**EXERCISE REQUIREMENTS**. Report the number of lines that include "part", with no additional text.

**SOURCE EXCERPT**.
------------------------------------------------------------

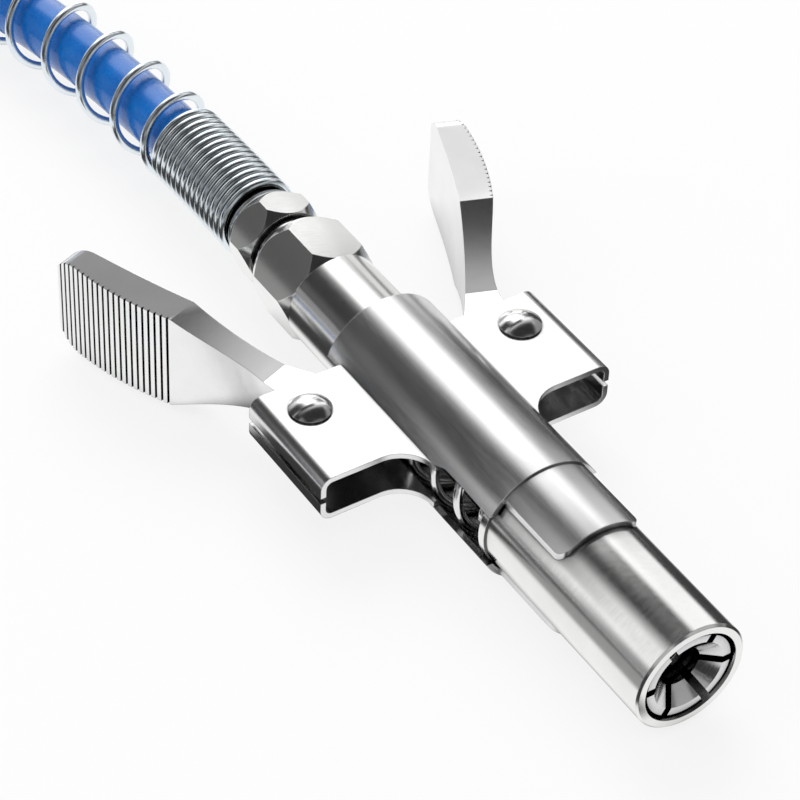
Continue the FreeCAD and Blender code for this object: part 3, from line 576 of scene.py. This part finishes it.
def world():
    """White to the view, and a plain grey for all that it lights and for metal to mirror."""
    scene_world = bpy.data.worlds.new("studio")
    bpy.context.scene.world = scene_world
    scene_world.use_nodes = True
    tree = scene_world.node_tree
    background = tree.nodes["Background"]
    background.inputs["Color"].default_value = WORLD_GREY
    background.inputs["Strength"].default_value = 1.0
    white = tree.nodes.new("ShaderNodeBackground")
    white.inputs["Color"].default_value = WORLD_WHITE
    rays = tree.nodes.new("ShaderNodeLightPath")
    mix = tree.nodes.new("ShaderNodeMixShader")
    tree.links.new(rays.outputs["Is Camera Ray"], mix.inputs["Fac"])
    tree.links.new(background.outputs[0], mix.inputs[1])
    tree.links.new(white.outputs[0], mix.inputs[2])
    tree.links.new(mix.outputs[0], tree.nodes["World Output"].inputs["Surface"])


# Glowing cards that paint reflections, light and dark, which only shiny surfaces mirror, bent round the
# line on the floor below the bore. Each has the angles from straight up where it starts, is whole, is
# whole no more and ends, the same four places along Y, a grey and the distance from that line
CARDS = [
    ("key", (-6, 10, 34, 52), (0.188, 0.198, 0.59, 0.60), 2.0, 0.36),
    ("left_black", (-145, -72, -71, 0), (0.020, 0.026, 0.095, 0.105), 0.03, 0.07),
    ("tongue_black", (-60, -55, -42, -2), (-0.002, 0.002, 0.020, 0.026), 0.03, 0.07),
    ("right_black", (50, 66, 84, 96), (0.014, 0.018, 0.044, 0.050), 0.05, 0.07),
    ("left_grey", (-60, -46, -20, -6), (0.19, 0.20, 0.47, 0.48), 0.05, 0.38),
    ("right_grey", (34, 40, 85, 91), (0.19, 0.20, 0.47, 0.48), 0.25, 0.38),
    ("sleeve_left", (-78, -68, -38, -26), (0.10, 0.11, 0.155, 0.165), 1.1, 0.33),
    ("sleeve_mid_left", (-86, -80, -64, -58), (0.155, 0.162, 0.184, 0.192), 1.0, 0.335),
    ("sleeve_over", (-26, -16, 20, 31), (0.095, 0.105, 0.162, 0.172), 0.02, 0.32),
    ("sleeve_right", (14, 26, 80, 88), (0.10, 0.11, 0.166, 0.176), 1.2, 0.33),
    ("sleeve_low_right", (74, 82, 96, 102), (0.09, 0.10, 0.158, 0.168), 0.04, 0.31),
    ("hexagon", (46, 51, 77, 82), (0.262, 0.27, 0.307, 0.315), 1.3, 0.30),
    ("guard", (-10, -2, 89, 97), (0.325, 0.335, 0.59, 0.60), 2.0, 0.28),
    ("rear_white", (-60, -52, 89, 97), (0.52, 0.56, 1.07, 1.10), 1.2, 0.37),
    ("front_black", (-40, -28, 42, 54), (-0.28, -0.20, 0.035, 0.085), 0.03, 0.35),
    ("front_band", (-16, -6, 16, 26), (-1.20, -1.15, -0.30, -0.22), 0.10, 0.36),
    ("front_low_left", (-97, -90, -80, -70), (-1.20, -1.15, -0.22, -0.16), 0.15, 0.36),
    ("front_low_right", (70, 80, 90, 97), (-1.20, -1.15, -0.22, -0.16), 0.15, 0.36),
    ("front_grey", (-60, -50, 50, 60), (0.0, 0.02, 0.17, 0.19), 0.6, 0.40),
    ("dome", (-97, -95, 95, 97), (-0.24, -0.16, 1.15, 1.20), 0.3, 0.42),
]

# Flat glowing cards of painted reflections, just off the floor or over the levers: reach along X and
# along Y, the soft edge of both, a grey and the height
FLAT_CARDS = [
    ("low_left", (-0.30, -0.055), (-0.20, 0.30), 0.012, 0.10, 0.0003),
    ("sleeve_low_left", (-0.12, -0.022), (-0.055, 0.004), 0.006, 0.35, 0.0004),
    ("low_right", (0.016, 0.50), (-0.20, 0.03), 0.012, 0.05, 0.0005),
    ("by_flange", (-0.048, -0.012), (-0.016, 0.013), 0.003, 0.04, 0.0006),
    ("by_neck", (-0.027, -0.009), (0.006, 0.07), 0.003, 0.05, 0.0007),
    ("by_mouth", (-0.30, -0.0015), (-0.40, -0.0635), 0.002, 0.05, 0.0008),
    ("far_right", (0.10, 0.60), (-0.20, 0.35), 0.02, 0.05, 0.0009),
    ("over_left_pad", (-0.040, -0.0165), (0.0205, 0.060), 0.001, 0.30, 0.0175),
    ("over_right_pad", (0.024, 0.060), (0.030, 0.070), 0.005, 0.85, 0.030),
]

# Flat strips that make up the bend of a card
CARD_BEND_STEPS = 12


def soft_span(first, whole, whole_end, last, steps=1):
    """Places from one end to the other, each with its cover: none at both ends, full in between."""
    inner = [(whole + (whole_end - whole) * step / steps, 1.0) for step in range(steps + 1)]
    return [(first, 0.0)] + inner + [(last, 0.0)]


def card(name, rows, grey):
    """Glowing sheet through rows of points, each with how far it covers what is behind it."""
    data = bpy.data.meshes.new(name)
    width = len(rows[0])
    spots = [spot for row in rows for spot, cover in row]
    covers = [cover for row in rows for spot, cover in row]
    faces = []
    for row in range(len(rows) - 1):
        for column in range(width - 1):
            corner = row * width + column
            faces.append((corner, corner + 1, corner + width + 1, corner + width))
    data.from_pydata(spots, [], faces)
    data.attributes.new("cover", "FLOAT", "POINT").data.foreach_set("value", covers)
    material = bpy.data.materials.new(name)
    material.use_nodes = True
    tree = material.node_tree
    tree.nodes.remove(tree.nodes["Principled BSDF"])
    glow = tree.nodes.new("ShaderNodeEmission")
    glow.inputs["Strength"].default_value = grey
    clear = tree.nodes.new("ShaderNodeBsdfTransparent")
    veil = tree.nodes.new("ShaderNodeAttribute")
    veil.attribute_name = "cover"
    mix = tree.nodes.new("ShaderNodeMixShader")
    tree.links.new(veil.outputs["Fac"], mix.inputs["Fac"])
    tree.links.new(clear.outputs[0], mix.inputs[1])
    tree.links.new(glow.outputs[0], mix.inputs[2])
    tree.links.new(mix.outputs[0], tree.nodes["Material Output"].inputs["Surface"])
    data.materials.append(material)
    piece = bpy.data.objects.new(name, data)
    # Painted reflection: the card glows but is seen only in shiny surfaces, not by the camera, diffuse
    # light or shadows.
    piece.visible_camera = False
    piece.visible_diffuse = False
    piece.visible_shadow = False
    piece.visible_transmission = False
    bpy.context.scene.collection.objects.link(piece)


def cards():
    """All the glowing cards of painted reflections, the bent ones first."""
    for name, across, along, grey, distance in CARDS:
        rows = []
        for place, side_cover in soft_span(*along):
            row = []
            for angle, edge_cover in soft_span(*across, steps=CARD_BEND_STEPS):
                turn = math.radians(angle)
                spot = (distance * math.sin(turn), place, distance * math.cos(turn))
                row.append((spot, side_cover * edge_cover))
            rows.append(row)
        card(f"card_{name}", rows, grey)
    for name, across, along, edge, grey, height in FLAT_CARDS:
        columns = soft_span(across[0], across[0] + edge, across[1] - edge, across[1])
        lines = soft_span(along[0], along[0] + edge, along[1] - edge, along[1])
        rows = [[((x, y, height), cover * other) for x, other in columns] for y, cover in lines]
        card(f"card_{name}", rows, grey)


def facing(azimuth, elevation):
    """Unit vector from the part towards a place on the sky, as the camera's angles are given."""
    a, e = math.radians(azimuth), math.radians(elevation)
    return Vector((math.sin(a) * math.cos(e), -math.cos(a) * math.cos(e), math.sin(e)))


def soft_box(name, azimuth, elevation, distance, width, height, power):
    """Soft lamp that faces the part and is not mirrored in it."""
    data = bpy.data.lights.new(name, "AREA")
    data.shape = "RECTANGLE"
    data.size = width
    data.size_y = height
    data.energy = power
    lamp = bpy.data.objects.new(name, data)
    back = facing(azimuth, elevation)
    lamp.location = back * distance
    lamp.rotation_euler = back.to_track_quat("Z", "Y").to_euler()
    lamp.visible_glossy = False
    bpy.context.scene.collection.objects.link(lamp)


def lights():
    """All the lamps of the list."""
    for name, azimuth, elevation, distance, width, height, power in LAMPS:
        soft_box(name, azimuth, elevation, distance, width, height, power)


def camera():
    """Camera at the photograph's angle and distance."""
    data = bpy.data.cameras.new("camera")
    data.lens = CAMERA_LENS
    data.sensor_width = SENSOR_WIDTH
    data.clip_start = CAMERA_NEAR_LIMIT
    back = facing(CAMERA_AZIMUTH, CAMERA_ELEVATION)
    azimuth = math.radians(CAMERA_AZIMUTH)
    right = Vector((math.cos(azimuth), math.sin(azimuth), 0))
    up = back.cross(right)
    roll = math.radians(CAMERA_ROLL)
    across = right * math.cos(roll) + up * math.sin(roll)
    above = up * math.cos(roll) - right * math.sin(roll)
    view = Matrix((across, above, back)).transposed().to_4x4()
    view.translation = Vector(CAMERA_TARGET) + back * CAMERA_DISTANCE
    piece = bpy.data.objects.new("camera", data)
    piece.matrix_world = view
    bpy.context.scene.collection.objects.link(piece)
    bpy.context.scene.camera = piece


camera()
dress_nodes()
hose(Line(hose_line()))
main_spring()
rivet("left")
rivet("right")
floor()
cards()
world()
lights()
bpy.context.scene.view_settings.view_transform = "Standard"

------------------------------------------------------------

**TASK RESPONSE**. 3